Brain waves respond to subtle psychophysiological conditions, such as whether the eyes are open or closed, whether or not we are speaking, and the content of our thoughts. At BRI, neurofeedback training generally aims first at reducing activity in the 13-35 Hz bandwidth (Beta-Gamma). This bandwidth typically characterizes our waking state and often accompanies unnecessary tension we habitually carry in our bodies. When a client becomes familiar with how this bandwidth feels, he or she can recognize it and move out of it to accomplish certain goals, for example, to relax. When the client has learned to reduce activity in the beta and gamma bandwidths, training is continued to enhance the production of alpha activity. When the client has learned how to generate increased alpha activity, training moves on to encourage the client's ability to generate theta waves.
It is advantageous for clients to receive feedback in many modalities at once, even if the practitioner chooses to address a specific condition by working primarily with one modality (e.g., using Temperature training as a means of reducing migraine headaches). Multi-modal training recognizes that the human being is a complex whole, whose various systems are constantly interacting in an effort to achieve a point of homeostasis (balance). When a client receives information about several psychophysiological systems during training, he or she can develop an understanding of the interrelationships that support his or her usual psychophysiological state and has more choices in terms of self-regulation skills. Indications for Training
Anxiety disorders Headaches Stress management Stress related disorders Musculoskeletal disorders involving chronic muscle tension Essential tremor Chronic pain syndromes Insomnia High blood pressure Asthma Circulatory problems such as Raynaud's disease Temporomandibular joint syndrome (TMD), jaw pain and dysfunction Bruxism (teeth grinding) Attention Deficit Disorder Concentration improvement for education and meditation Brain wave training for spiritual development and inner calmness
Although biofeedback training may focus specifically on one or two psychophysiological systems as a means of addressing a particular presenting complaint, clients are soon reminded of the holistic nature of the human being as they observe that changes made within one psychophysiological system can create changes in other psychophysiological systems. It is a mistake to think of biofeedback training in any one modality as the only way to approach a certain problem. At BRI, as clients discover the interrelationships that exist between psychophysiological systems, they learn to create a "mix" that addresses their presenting complaints and shows them a path out of habitual patterns of thoughts and behavior. We call this process "BioIntegration" - a strategy by which an individual, through multi-modality training, links internal and external life events such that he or she is able to make more real-time choices instead of being unconsciously dominated by habitual patterns.

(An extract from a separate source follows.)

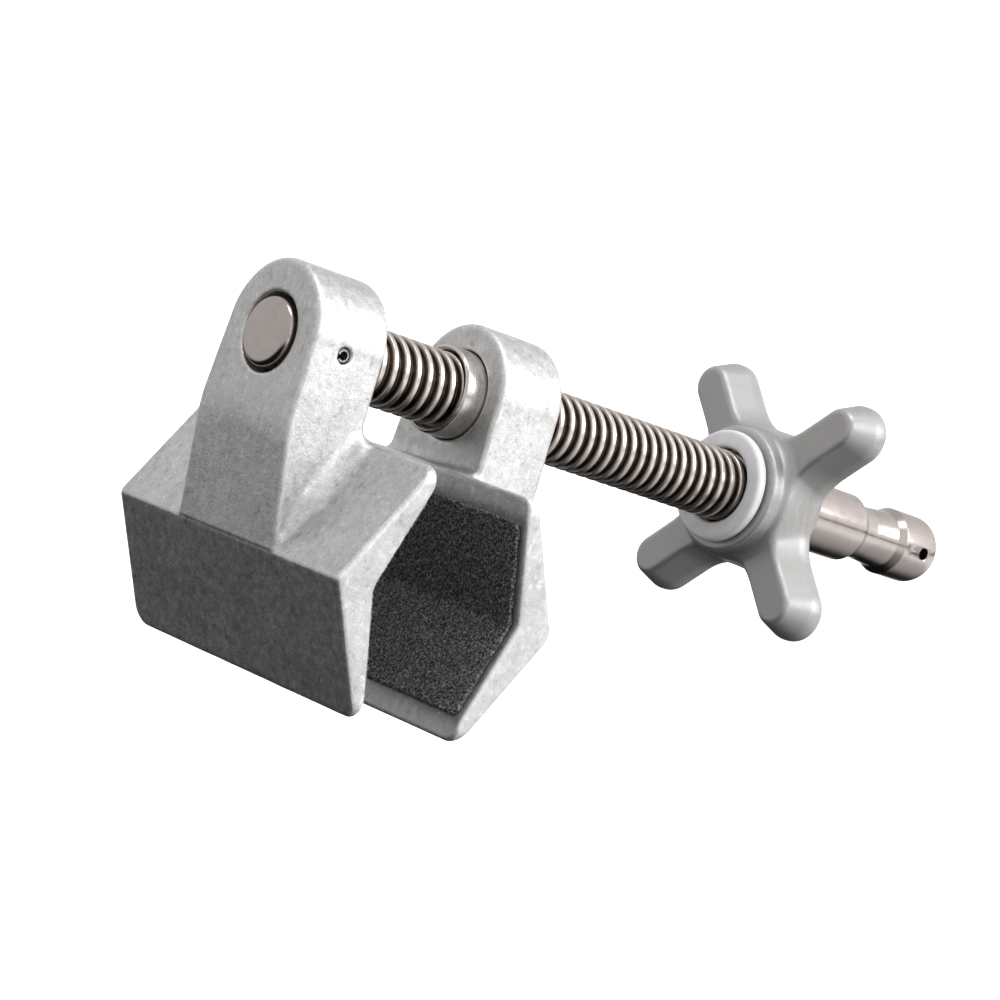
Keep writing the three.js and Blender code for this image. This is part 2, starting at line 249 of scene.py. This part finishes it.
def jaw_field(U, Y, Z, ear_thickness, bore, ridge_round, seed):
    """Signed distance of one jaw; U is depth in from its outer face."""
    height = Z - RIDGE_Z
    length = math.hypot(LIP_OUTER_DEPTH - RIDGE_DEPTH, JAW_HALF_HEIGHT)
    run = JAW_HALF_HEIGHT / length
    up = (LIP_OUTER_DEPTH - RIDGE_DEPTH) / length
    upper = (RIDGE_DEPTH - U) * run + height * up
    lower = (RIDGE_DEPTH - U) * run - height * up
    outer = meet(upper, lower, ridge_round, 1 - 2 * up * up)
    inner = meet(jaw_inner(U, Z), U - LIP_DEPTH, LIP_ROUND, LIP_COSINE)
    profile = meet(outer, inner, RIM_ROUND, RIM_COSINE)
    plan = meet(np.abs(height) - JAW_HALF_HEIGHT, np.abs(Y) - JAW_HALF_WIDTH, CORNER_ROUND)
    body = meet(profile, plan, EDGE_ROUND)

    below = np.maximum(EAR_ARCH_Z - Z, 0)
    arch = np.hypot(Y, np.maximum(Z - EAR_ARCH_Z, 0)) - EAR_HALF_WIDTH - EAR_FLARE * below
    drop = EAR_BEND_Z - RIDGE_Z
    slope = math.hypot(drop, RIDGE_DEPTH)
    front_slope = -(U * drop + (Z - EAR_BEND_Z) * RIDGE_DEPTH) / slope
    front = meet(-U, front_slope, EAR_BEND_ROUND, drop / slope)
    lean = ear_thickness - VALLEY_DEPTH + 1
    fall = math.hypot(drop, lean)
    back_slope = ((U - ear_thickness) * drop - (Z - EAR_BEND_Z) * lean) / fall
    back = meet(U - ear_thickness, back_slope, EAR_BEND_ROUND, drop / fall)
    ear = meet(meet(arch, front, EAR_EDGE_ROUND), back, EAR_EDGE_ROUND)
    ear = meet(ear, -height, 0.3)

    fillet = 0.3 + 4.2 * np.clip(height / 12, 0, 1)
    jaw = join(body, ear, fillet) + ripple(U, Y, Z, 11, 0.05, seed)
    return meet(jaw, bore - np.hypot(Y, Z), BORE_ROUND)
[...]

Thus, biofeedback training has long-range implications that go beyond the notion of "fixing what ails you." While the training is beneficial for a wide range of complaints and provides relief from many conditions in a gentle and completely noninvasive way, it inevitably provides more than that. It awakens the realization that we have the power to make lasting changes in our bodies and minds, and the accompanying opportunity to direct these changes for life-enhancing benefits.